■ DO THIS: In the records below, find the line with "bodies = [make_cup(doc), make_drink(doc)]" and the line with "the imported frame."; return exactly those lines and every line between them.

Modeling code records:
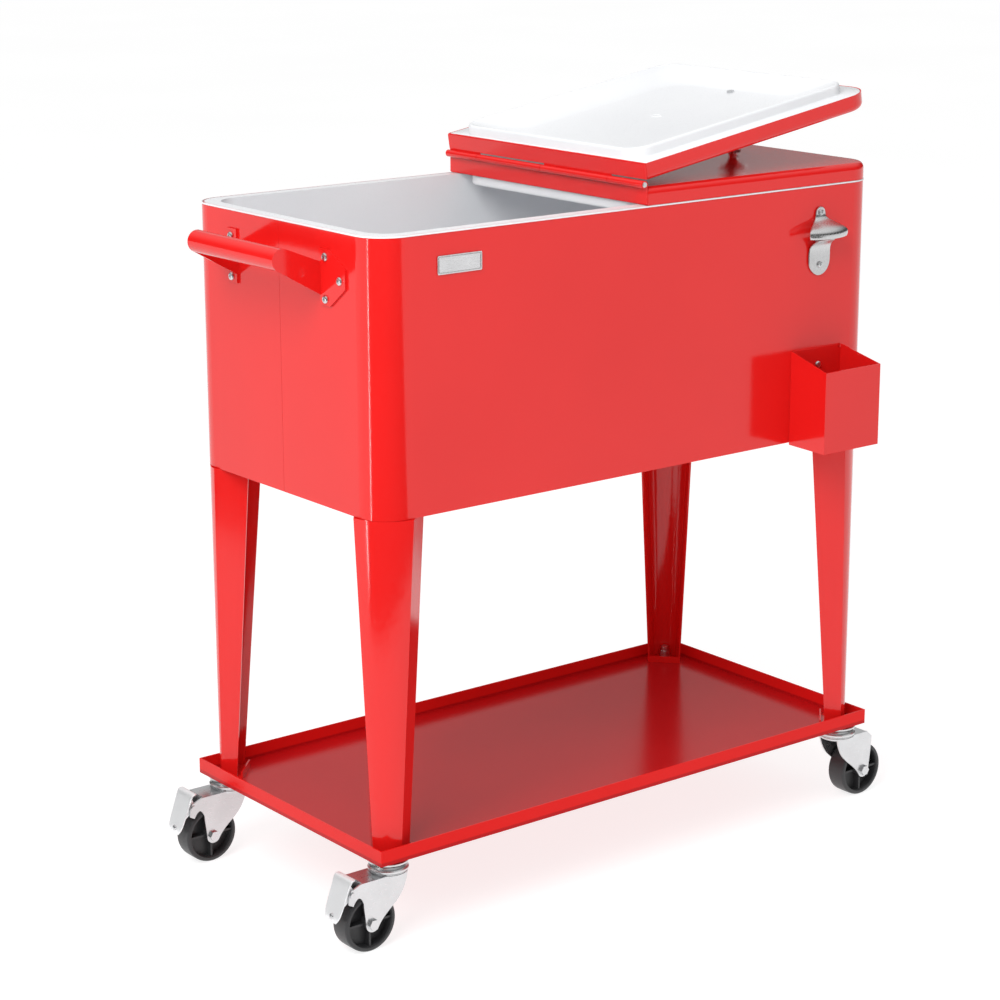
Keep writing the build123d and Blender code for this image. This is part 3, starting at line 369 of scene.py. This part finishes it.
def make_lid_liner(prefix, is_open):
    """The moulded white liner of a lid: a flange, a thin plug rim and a soft dished recess."""
    rings = []
    for inset, height in FLANGE_PROFILE:
        edge = FLANGE_INSET + inset
        rings.append(rounded_ring(LID_START + edge, LID_END - edge, LID_HALF - edge,
                                  2.5, LID_CORNER - edge, height))
    rings += [plug_ring(inset, height) for inset, height in PLUG_PROFILE]
    rings += [recess_ring(step / SLOPE_STEPS) for step in range(1, SLOPE_STEPS + 1)]
    points, faces = joined(skin(rings), mould_mark())
    points = [(x * MM, y * MM, z * MM) for x, y, z in points]
    made = add_piece(f"{prefix}_soft_liner", points, faces, liner_white, f"{prefix}_lid",
                     lid_matrix(is_open), 60.0)
    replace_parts(made, f"{prefix}_lid_liner")


make_lid_liner("left", True)
make_lid_liner("right", False)


# Sheets are built from rows: half width, how far the middle and the edge of the row stand out,
# and how high the middle and the edge lie.
ACROSS = 16
OPENER_X = 279.0
HOOD_ROWS = (
    (3.2, 1.3, 1.3, 780.4, 779.9), (5.8, 1.3, 1.3, 779.2, 777.9),
    (7.4, 1.3, 1.3, 776.6, 775.6), (8.0, 1.3, 1.3, 773.0, 772.6),
    (8.1, 1.5, 1.4, 769.4, 769.2), (9.8, 3.2, 2.4, 766.4, 766.4),
    (14.5, 7.0, 5.0, 763.4, 763.2), (21.5, 12.6, 9.0, 760.6, 759.6),
    (27.8, 18.6, 13.0, 757.4, 756.2), (31.0, 23.0, 15.4, 754.6, 753.6),
    (32.0, 25.3, 16.4, 752.0, 751.2), (32.0, 25.9, 16.6, 749.0, 748.6),
    (31.2, 25.4, 16.2, 745.4, 745.4), (30.6, 24.2, 15.6, 744.4, 744.6))
PLATE_ROWS = (
    (5.0, 1.3, 1.3, 697.3, 698.2), (10.0, 1.3, 1.3, 697.8, 700.6),
    (14.4, 1.3, 1.3, 700.4, 704.6), (17.2, 1.3, 1.3, 705.4, 710.0),
    (18.0, 1.3, 1.3, 713.0, 716.0), (18.0, 1.3, 1.3, 723.0, 723.0),
    (17.8, 1.6, 1.5, 729.5, 729.0), (17.0, 3.2, 3.0, 733.4, 732.8),
    (15.8, 6.6, 6.2, 737.2, 736.6), (14.6, 11.0, 10.4, 740.2, 739.8),
    (13.8, 14.6, 13.8, 741.8, 741.6))
NECK_ROWS = ((7.6, 1.2, 1.2, 773.0, 773.0), (7.6, 1.2, 1.2, 752.0, 752.0),
             (7.6, 1.2, 1.2, 724.0, 724.0))


def sheet_faces(row_count):
    faces = []
    for row in range(row_count - 1):
        for i in range(ACROSS):
            first = row * (ACROSS + 1) + i
            faces.append((first, first + 1, first + ACROSS + 2, first + ACROSS + 1))
    return faces


def opener_sheet(rows):
    points = []
    for half, middle_out, edge_out, middle_z, edge_z in rows:
        for i in range(ACROSS + 1):
            u = 2.0 * i / ACROSS - 1.0
            out = middle_out + (edge_out - middle_out) * u * u
            z = middle_z + (edge_z - middle_z) * u * u
            points.append(spot(OPENER_X + half * u, FRONT_WALL - out, z))
    return points, sheet_faces(len(rows))


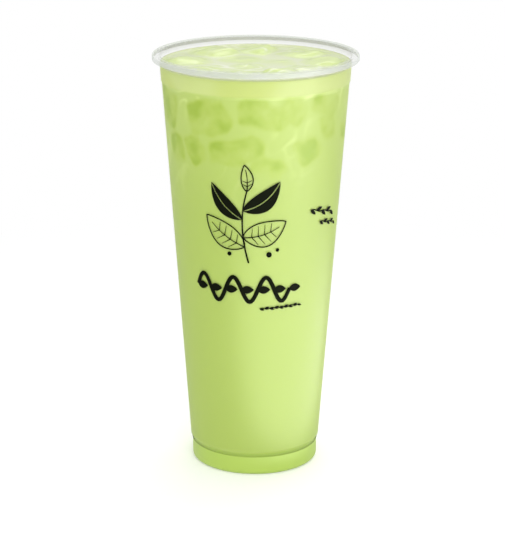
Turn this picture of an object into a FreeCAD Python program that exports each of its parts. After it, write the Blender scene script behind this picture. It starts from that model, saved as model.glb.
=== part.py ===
"""Tall sealing-rim cup of iced milk tea: an injection-moulded polypropylene cup and the drink that fills it.

The frame is in millimetres with +Z up. Its origin is the centre of the ring that the cup stands on.
Both pieces are solids of revolution about Z, drawn as half sections on the XZ plane.
"""

import FreeCAD, Part
import os
import Sketcher

# Driving dimensions: alias, value in millimetres, what it is.
SIZES = [
    ("cup_height", 185.0, "standing ring to the top of the rim"),
    ("rim_diameter", 90.0, "outside of the rim, the size that a sealing machine holds"),
    ("rim_overhang", 2.7, "how far the rim stands out from the wall, along a radius"),
    ("rim_drop", 2.4, "height of the rim's skirt, from the top of the rim"),
    ("rim_thickness", 0.8, "rim's flat top"),
    ("skirt_thickness", 0.7, "rim's outer skirt"),
    ("rim_round", 0.6, "rounding of the rim's outer top edge"),
    ("mouth_round", 0.25, "rounding of the mouth's inner edge and of the skirt's lower edges"),
    ("band_height", 11.1, "stacking band below the rim, down to its step"),
    ("band_draft", 0.68, "how much narrower the band's radius is at its foot"),
    ("band_step", 0.42, "step inwards below the band, along a radius"),
    ("band_step_rise", 1.5, "height that the band's step takes"),
    ("band_step_round", 1.2, "rounding of the band's lower outer edge"),
    ("foot_diameter", 56.2, "outside of the foot"),
    ("foot_height", 8.5, "straight foot, up to its step"),
    ("foot_step", 1.25, "step outwards above the foot, along a radius"),
    ("foot_step_rise", 2.8, "height that the foot's step takes"),
    ("foot_step_round", 5.0, "rounding of the wall's lower outer edge, above the step"),
    ("foot_corner", 1.95, "rounding from the foot to the standing ring"),
    ("wall", 0.6, "wall thickness, along a radius"),
    ("floor_thickness", 0.9, "thickness of the floor"),
    ("floor_recess", 2.2, "how far the floor's underside is raised above the standing ring"),
    ("recess_round", 1.0, "rounding inside the recess under the floor"),
    ("ring_width", 4.0, "from the foot's outside to the edge of the recess"),
    ("floor_corner", 1.4, "rounding between the floor and the wall, inside"),
    ("fill_gap", 4.4, "from the top of the rim down to the drink's level"),
]

FOOT = "(sizes.foot_diameter / 2)"
WALL_FOOT = f"({FOOT} + sizes.foot_step)"
WALL_FOOT_Z = "(sizes.foot_height + sizes.foot_step_rise)"
MOUTH = "(sizes.rim_diameter / 2 - sizes.rim_overhang)"
BAND_FOOT = f"({MOUTH} - sizes.band_draft)"
BAND_FOOT_Z = "(sizes.cup_height - sizes.band_height)"
WALL_TOP = f"({BAND_FOOT} - sizes.band_step)"
WALL_TOP_Z = f"({BAND_FOOT_Z} - sizes.band_step_rise)"
FLOOR_Z = "(sizes.floor_recess + sizes.floor_thickness)"
LEVEL_Z = "(sizes.cup_height - sizes.fill_gap)"
LEVEL = (
    f"({BAND_FOOT} - sizes.wall + sizes.band_draft * (sizes.band_height - sizes.fill_gap) / sizes.band_height)"
)

# Corners of the half sections, as (radius, height). None is zero: on the axis, or on the standing plane.
OUTER = {
    "base_centre": (None, None),
    "base_corner": (FOOT, None),
    "foot_top": (FOOT, "sizes.foot_height"),
    "wall_foot": (WALL_FOOT, WALL_FOOT_Z),
    "wall_top": (WALL_TOP, WALL_TOP_Z),
    "band_foot": (BAND_FOOT, BAND_FOOT_Z),
    "band_top": (MOUTH, "sizes.cup_height"),
    "top_centre": (None, "sizes.cup_height"),
}
INNER_WALL = {
    "floor_centre": (None, FLOOR_Z),
    "floor_edge": (f"{FOOT} - sizes.wall", FLOOR_Z),
    "inner_foot_top": (f"{FOOT} - sizes.wall", "sizes.foot_height"),
    "inner_wall_foot": (f"{WALL_FOOT} - sizes.wall", WALL_FOOT_Z),
    "inner_wall_top": (f"{WALL_TOP} - sizes.wall", WALL_TOP_Z),
    "inner_band_foot": (f"{BAND_FOOT} - sizes.wall", BAND_FOOT_Z),
}
CAVITY = INNER_WALL | {
    "mouth": (f"{MOUTH} - sizes.wall", "sizes.cup_height"),
    "mouth_centre": (None, "sizes.cup_height"),
}
DRINK = INNER_WALL | {
    "level_edge": (LEVEL, LEVEL_Z),
    "level_centre": (None, LEVEL_Z),
}
RIM = {
    "rim_inner_top": (f"{MOUTH} - sizes.wall / 2", "sizes.cup_height"),
    "rim_outer_top": ("sizes.rim_diameter / 2", "sizes.cup_height"),
    "skirt_outer": ("sizes.rim_diameter / 2", "sizes.cup_height - sizes.rim_drop"),
    "skirt_inner": (
        "sizes.rim_diameter / 2 - sizes.skirt_thickness",
        "sizes.cup_height - sizes.rim_drop",
    ),
    "rim_under_outer": (
        "sizes.rim_diameter / 2 - sizes.skirt_thickness",
        "sizes.cup_height - sizes.rim_thickness",
    ),
    "rim_under_inner": (f"{MOUTH} - sizes.wall / 2", "sizes.cup_height - sizes.rim_thickness"),
}
RECESS = {
    "recess_centre": (None, None),
    "recess_edge": (f"{FOOT} - sizes.ring_width", None),
    "recess_top": (f"{FOOT} - sizes.ring_width", "sizes.floor_recess"),
    "recess_top_centre": (None, "sizes.floor_recess"),
}

ORIGIN, HORIZONTAL_AXIS, VERTICAL_AXIS = -1, -1, -2
START, END = 1, 2
CLOSE = 1e-4  # millimetres, within which an edge is at a corner
ROUGH_SIZE = 30.0  # millimetres, of the rough polygon that a section starts as


def make_sheet(doc):
    """The spreadsheet that drives the model."""
    sheet = doc.addObject("Spreadsheet::Sheet", "sizes")
    for row, (alias, value, note) in enumerate(SIZES, start=1):
        sheet.set(f"A{row}", alias)
        sheet.set(f"B{row}", str(value))
        sheet.setAlias(f"B{row}", alias)
        sheet.set(f"C{row}", note)
    doc.recompute()


def make_body(doc, label):
    """A PartDesign body for one piece."""
    body = doc.addObject("PartDesign::Body", label)
    body.Label = label
    return body


def rough_point(index, count):
    """A place on a rough polygon. The constraints then move each corner to its own place."""
    step = FreeCAD.Vector(ROUGH_SIZE, 0, 0)
    turn = FreeCAD.Rotation(FreeCAD.Vector(0, 0, 1), 360.0 * index / count)
    return FreeCAD.Vector(2 * ROUGH_SIZE, 2 * ROUGH_SIZE, 0) + turn.multVec(step)


def place_corner(sketch, index, name, constraint, axis, formula):
    """Ties one coordinate of a corner to its formula, or to an axis where it is zero."""
    if formula is None:
        sketch.addConstraint(Sketcher.Constraint("PointOnObject", index, START, axis))
        return
    number = sketch.addConstraint(
        Sketcher.Constraint(constraint, ORIGIN, START, index, START, ROUGH_SIZE)
    )
    sketch.renameConstraint(number, name)
    sketch.setExpression(f"Constraints.{name}", formula)


def section(body, name, corners):
    """A closed half section on the body's XZ plane, one straight side after each corner."""
    sketch = body.newObject("Sketcher::SketchObject", name)
    plane = next(f for f in body.Origin.OriginFeatures if f.Role == "XZ_Plane")
    sketch.AttachmentSupport = [(plane, "")]
    sketch.MapMode = "FlatFace"
    count = len(corners)
    for index in range(count):
        side = Part.LineSegment(rough_point(index, count), rough_point(index + 1, count))
        sketch.addGeometry(side, False)
    for index in range(count):
        following = (index + 1) % count
        sketch.addConstraint(Sketcher.Constraint("Coincident", index, END, following, START))
    for index, (corner, (radius, height)) in enumerate(corners.items()):
        place_corner(sketch, index, f"{corner}_radius", "DistanceX", VERTICAL_AXIS, radius)
        place_corner(sketch, index, f"{corner}_height", "DistanceY", HORIZONTAL_AXIS, height)
    body.Document.recompute()
    return sketch


def turned(body, kind, name, corners):
    """A full turn of a section about Z: PartDesign::Revolution adds it, PartDesign::Groove cuts it."""
    sketch = section(body, f"{name}_section", corners)
    feature = body.newObject(kind, name)
    feature.Profile = sketch
    feature.ReferenceAxis = (sketch, ["V_Axis"])
    feature.Angle = 360.0
    sketch.Visibility = False
    body.Document.recompute()
    return sketch


def ring_edges(shape, sketch, corners, names):
    """The circular edges of a shape that the named corners of a section turn into."""
    order = list(corners)
    found = []
    for name in names:
        place = sketch.getPoint(order.index(name), START)
        matching = [
            f"Edge{number}"
            for number, edge in enumerate(shape.Edges, start=1)
            if isinstance(edge.Curve, Part.Circle)
            and abs(edge.Curve.Radius - place.x) < CLOSE
            and abs(edge.Curve.Center.z - place.y) < CLOSE
        ]
        if not matching:
            raise RuntimeError(f"no edge at {name}")
        found += matching
    return found


def rounded(body, name, size, sketch, corners, names):
    """A fillet of the given size, a cell of the sheet, along the named corners of a section."""
    base = body.Tip
    fillet = body.newObject("PartDesign::Fillet", name)
    fillet.Base = (base, ring_edges(base.Shape, sketch, corners, names))
    fillet.setExpression("Radius", f"sizes.{size}")
    body.Document.recompute()


def make_cup(doc):
    """Polypropylene cup: tapered wall, stacking band, hollow rim, stepped foot and raised floor."""
    body = make_body(doc, "cup")
    outer = turned(body, "PartDesign::Revolution", "cup_outside", OUTER)
    rounded(body, "foot_rounding", "foot_corner", outer, OUTER, ["base_corner"])
    rounded(body, "wall_foot_rounding", "foot_step_round", outer, OUTER, ["wall_foot"])
    rounded(body, "band_foot_rounding", "band_step_round", outer, OUTER, ["band_foot"])
    rim = turned(body, "PartDesign::Revolution", "rim", RIM)
    cavity = turned(body, "PartDesign::Groove", "cavity", CAVITY)
    recess = turned(body, "PartDesign::Groove", "recess", RECESS)
    rounded(body, "rim_rounding", "rim_round", rim, RIM, ["rim_outer_top"])
    rounded(body, "skirt_rounding", "mouth_round", rim, RIM, ["skirt_outer", "skirt_inner"])
    rounded(body, "mouth_rounding", "mouth_round", cavity, CAVITY, ["mouth"])
    rounded(body, "floor_rounding", "floor_corner", cavity, CAVITY, ["floor_edge"])
    rounded(body, "recess_rounding", "recess_round", recess, RECESS, ["recess_top"])
    return body


def make_drink(doc):
    """Milk tea: fills the cup's inside, from the floor to its level."""
    body = make_body(doc, "drink")
    drink = turned(body, "PartDesign::Revolution", "drink_fill", DRINK)
    rounded(body, "drink_floor_rounding", "floor_corner", drink, DRINK, ["floor_edge"])
    return body


def check(doc, bodies):
    """Stops if an object failed, or a piece isn't one valid closed solid."""
    for thing in doc.Objects:
        if "Invalid" in thing.State or "Error" in thing.State:
            raise RuntimeError(f"{thing.Label} failed: {thing.State}")
    for body in bodies:
        shape = body.Shape
        if shape.isNull() or not shape.isValid() or len(shape.Solids) != 1:
            raise RuntimeError(f"{body.Label} isn't one valid solid")


def main():
    doc = FreeCAD.newDocument("milk_tea_cup")
    make_sheet(doc)
    bodies = [make_cup(doc), make_drink(doc)]
    doc.recompute()
    check(doc, bodies)
    os.makedirs("parts", exist_ok=True)
    for body in bodies:
        body.Shape.exportStep(f"parts/{body.Label}.step")
        box = body.Shape.BoundBox
        print(
            f"{body.Label}: {body.Shape.Volume / 1000:.2f} ml, "
            f"{box.XLength:.2f} x {box.YLength:.2f} x {box.ZLength:.2f} mm"
        )


main()
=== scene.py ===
"""Iced milk tea in a clear takeaway cup: its finishes, its ice and its print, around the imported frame.

Everything is in metres, with +Z up and the cup's printed front towards -Y. Sizes and colours are
properties, each piece has an operator, and the panel in the 3D view's sidebar lists them.
"""

import math
import random
from functools import partial

import bpy
from bpy.props import FloatProperty, FloatVectorProperty, IntProperty, PointerProperty
from mathutils import Euler, Matrix, Vector


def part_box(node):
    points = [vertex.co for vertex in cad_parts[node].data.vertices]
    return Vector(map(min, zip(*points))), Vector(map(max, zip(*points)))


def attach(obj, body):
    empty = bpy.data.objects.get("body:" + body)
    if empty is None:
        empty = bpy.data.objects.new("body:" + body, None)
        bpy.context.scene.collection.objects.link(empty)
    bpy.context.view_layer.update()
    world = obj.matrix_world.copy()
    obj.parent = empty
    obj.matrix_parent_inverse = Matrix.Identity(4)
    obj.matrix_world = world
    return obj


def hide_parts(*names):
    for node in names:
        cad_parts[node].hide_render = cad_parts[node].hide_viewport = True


bl_info = {
    "name": "Cup of milk tea",
    "version": (1, 0, 0),
    "blender": (4, 5, 0),
    "location": "3D View > Sidebar > Milk tea",
    "description": "Builds an iced milk tea in its clear takeaway cup",
    "category": "Object",
}

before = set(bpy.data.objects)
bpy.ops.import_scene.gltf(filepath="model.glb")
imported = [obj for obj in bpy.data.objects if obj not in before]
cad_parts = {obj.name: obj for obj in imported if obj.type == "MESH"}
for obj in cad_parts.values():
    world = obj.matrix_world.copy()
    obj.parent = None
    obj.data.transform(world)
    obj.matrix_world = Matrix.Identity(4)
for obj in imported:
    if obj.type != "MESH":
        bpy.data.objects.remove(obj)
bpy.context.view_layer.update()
CUP_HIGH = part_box("cup")[1]
DRINK_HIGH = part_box("drink")[1]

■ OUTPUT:
    bodies = [make_cup(doc), make_drink(doc)]
    doc.recompute()
    check(doc, bodies)
    os.makedirs("parts", exist_ok=True)
    for body in bodies:
        body.Shape.exportStep(f"parts/{body.Label}.step")
        box = body.Shape.BoundBox
        print(
            f"{body.Label}: {body.Shape.Volume / 1000:.2f} ml, "
            f"{box.XLength:.2f} x {box.YLength:.2f} x {box.ZLength:.2f} mm"
        )


main()
=== scene.py ===
"""Iced milk tea in a clear takeaway cup: its finishes, its ice and its print, around the imported frame.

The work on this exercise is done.